BRITTEN: Everything obeys all the laws of physics, logic, and
... Why can't I just ... have had ... a normal dream?
In other words, why can't just the bits that *don't* obey the laws of
physics and logic be genuine dreams, allowing him to continue to regard
as real everything else in both worlds that does obey physics and logic?
EVANS: Are you saying that, that you were having a dream while
you were dreaming? [Britten shrugs.]
In other words, from Evans' perspective, Michael is saying that he was
dreaming Wife World, and within that dream, he dreamed he fell
unconscious and dreamed Vega in a penguin suit and all that other stuff
that did not look real.
EVANS: Detective, the last time that you truly came face to
face with the fact that you had lost your wife, it
split your reality in two. And now you're on the verge
of remedying that. Now, the world with Hannah is a
dream. And you saw that. You know that. Hannah is
gone. And it's time to come back to living in one
world and not run off seeking a third.
Evans probably means here that the "world" in which Vega appeared in a
penguin suit is the third world that Michael should not seek, but it
also suggests that still other worlds could be found.
BRITTEN: I'm not seeking anything. I'm just saying, wh-who ...
Who knows the rules? Who's to say?
In other words, if I can force reality to give me back my wife and/or
child, why can't I force it to give me both of them at the same time?
EVANS: Help me to understand this. When you go home tonight,
go to bed, what do you expect to see?
BRITTEN: I don't know.
EVANS: And here I was thinking that, that we had taken a giant
step forward. Detective, I'm afraid it's just turtles
all the way down. If you could ... [She freezes.]
Evans was trying to get him to see the value in existing in just one
world, but they were talking past each other, since letting go of a
loved one was never his motivation. Once she admits that there's
nothing stopping the mind from dreaming a dream of a dream of a dream of
a dream of a dream of a dream ... all the way down, Michael's
subconscious knows exactly what it wants to do next.

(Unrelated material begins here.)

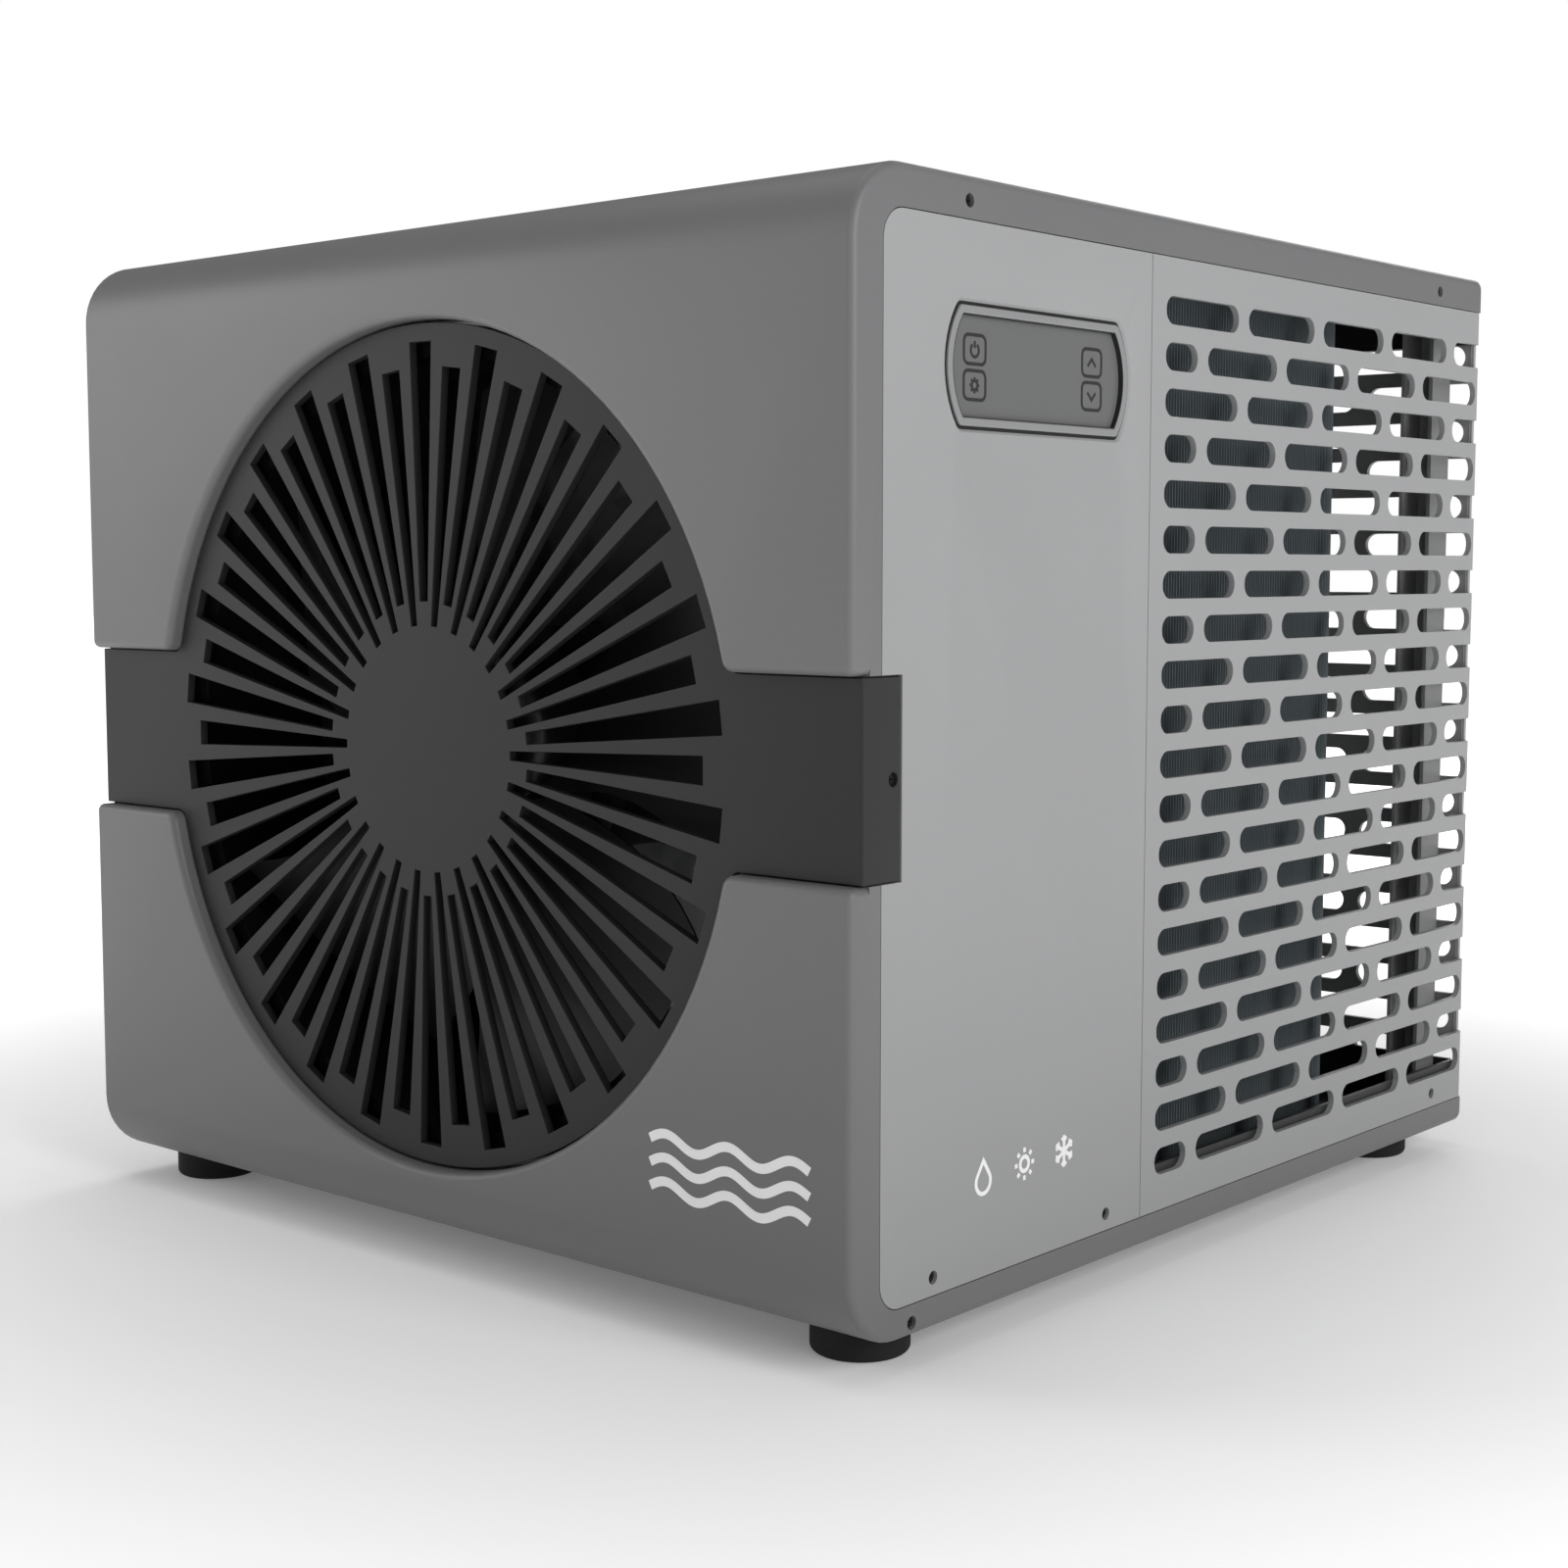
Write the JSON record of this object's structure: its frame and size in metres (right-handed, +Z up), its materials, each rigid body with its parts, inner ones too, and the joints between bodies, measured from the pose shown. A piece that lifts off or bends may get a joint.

BRITTEN: Doctor? [Evans' office door opens to Michael's
bedroom. He enters. The door shuts behind him. He
makes his way to his kitchen.]
I got the idea that once Michael realized that he could just choose the
reality he wanted, his subconscious created Intact Family World, where
the accident never happened, or if it did, everyone survived. He didn't
even have to go to bed and close his eyes to do it, nor did he have to
wake up from a dream to make the transition. Instead, he just walked
dream-like (as in countless dreams I've personally had) from Evans'
office into his upstairs bedroom at home. That's why I've had the
feeling ever since I saw it that instead of clicking his ruby slippers
together and waking up back in Kansas, he had created a third world, and
this one was *definitely* a dream.
I liked the ending a lot. I gather from reading the interviews with
Killen that he was less concerned with coming up with a definitive
answer to the metaphysical mystery than most of us were. Nevertheless,
he indicated that the creation of a third world was going to make things
harder for Michael in the second season.
I've felt that what kept the divided worlds from being a burden to
Michael in the first season was that they rarely hindered him from
fulfilling his responsibilities in either world, and usually helped him
instead. But if either Wife World or Son World was in fact real, and
the addition of Intact Family World led Michael to fail in some of his
responsibilities in the real world (because he simply didn't like the
other worlds as much as Intact Family World, or because he could no
longer function well on three separate fronts), then the spinoff worlds
would no longer be benign.
There's an intersection of ethics and epistemology: the immorality that
you may be permitting to flourish could be hiding behind that last
unasked question. If Michael lets down his real family or his real
coworkers or the real citizens of Los Angeles because he refuses to let
go of his dream family, then it's no longer a harmless indulgence.